Death In Vegas (Richard Fearless) is definitely one of the breakthrough acts in this year’s Plisskën Festival. Having released one of the starkest DIV’s albums, ‘Transmission’, Richard was kind enough to answer Last Day Deaf’s questions, and…there you go: 

Having formed since mid 90’s, Death In Vegas have been among the most groundbreaking electronic acts for well above two decades. Please tell us where the band is at the moment…

One album leads to the next and for some people this is blessing for other fans difficulties as they would rather I made records like the first albums, unfortunately for them this does not interest me. The only reason I’ve been able to do this for so long as I’m constantly developing the sound, moving forward not looking to the past but the future. I guess this helps it seems relevant.

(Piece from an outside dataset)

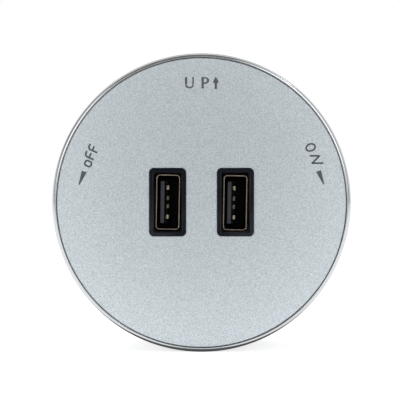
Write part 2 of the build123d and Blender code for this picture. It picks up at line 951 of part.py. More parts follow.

Last May, you released your 6th full-length album ‘Transmission’, which is among your best ones, heavily influenced by acid house, kraut-rock and shoegaze. Would you agree that you are moving away from the early-day “big beat” genre?

It’s definitely one of the my best albums but I don’t see the krautrock or shoegaze references you’re talking about at all. I hated the ‘big beat scene’ and tag and did everything I could to distance myself away from it after the first album, this was the angst in ‘The Contino Sessions’.

Would you like to tell us a few things about the recording process of your latest album? Is it a “band” thing? Or Richard is a control-freak?

Not a control freak it’s just my band. I did the album with Chris who engineer’s at the Metal Box (my studio). Chris also played a lot of the synths on the album and now is a touring part of the band, I then took some of those songs to LA to record Sasha then I came back to London to mix the album at the Metal Box.

Tell us a few words about the collaboration with vocalist Sasha Grey. How did this come about?

I knew I wanted to work with a female vocalist who was more performance based and knew Sasha liked Death in Vegas so I reached out to her.


You choose to release both your solo releases, and the DIV ones via your own label Drone, (or Portobello Records). Why have you chosen to do it this way?

Portobello Records was my old manager’s label, Drone is mine, the reason is creative independence.

Flashback to the past. What do you want,, and don’t wanna recall back to your first ‘Dead Elvis’ days?  Did the “success” thing come too fast for you at that time?

I’d rather have not made that album to tell the truth, ‘Dead Elvis’ that is.

As mentioned before, techno and acid house are among your determinant influences. Which current artists/acts would you recommend we should take notice of, related to techno and acid house?

I don’t feel anything when I listen to most bands nowadays it just feels like it’s going in circles. I mostly just buy techno, noise, ambient music really.

You collaborated along with Sasha Grey at  Berlin Atonal Festival 2016 for an audio/visual performance. How was the experience like? Are you satisfied of the audience’s reception?

It was an incredibly large amount of work for one performance as I had to prepare the films as well, but I feel out hard work paid off, the performance was quite emotional.

What should the Greek audience expect from your upcoming live appearance in Plisskën Fest? Are you going to appear as a full band?

I will appear as Death in Vegas.

Your thoughts, wishes and plans for the future.

My next big project is presenting an art show hopefully next year, more touring and putting out some killer releases on Drone.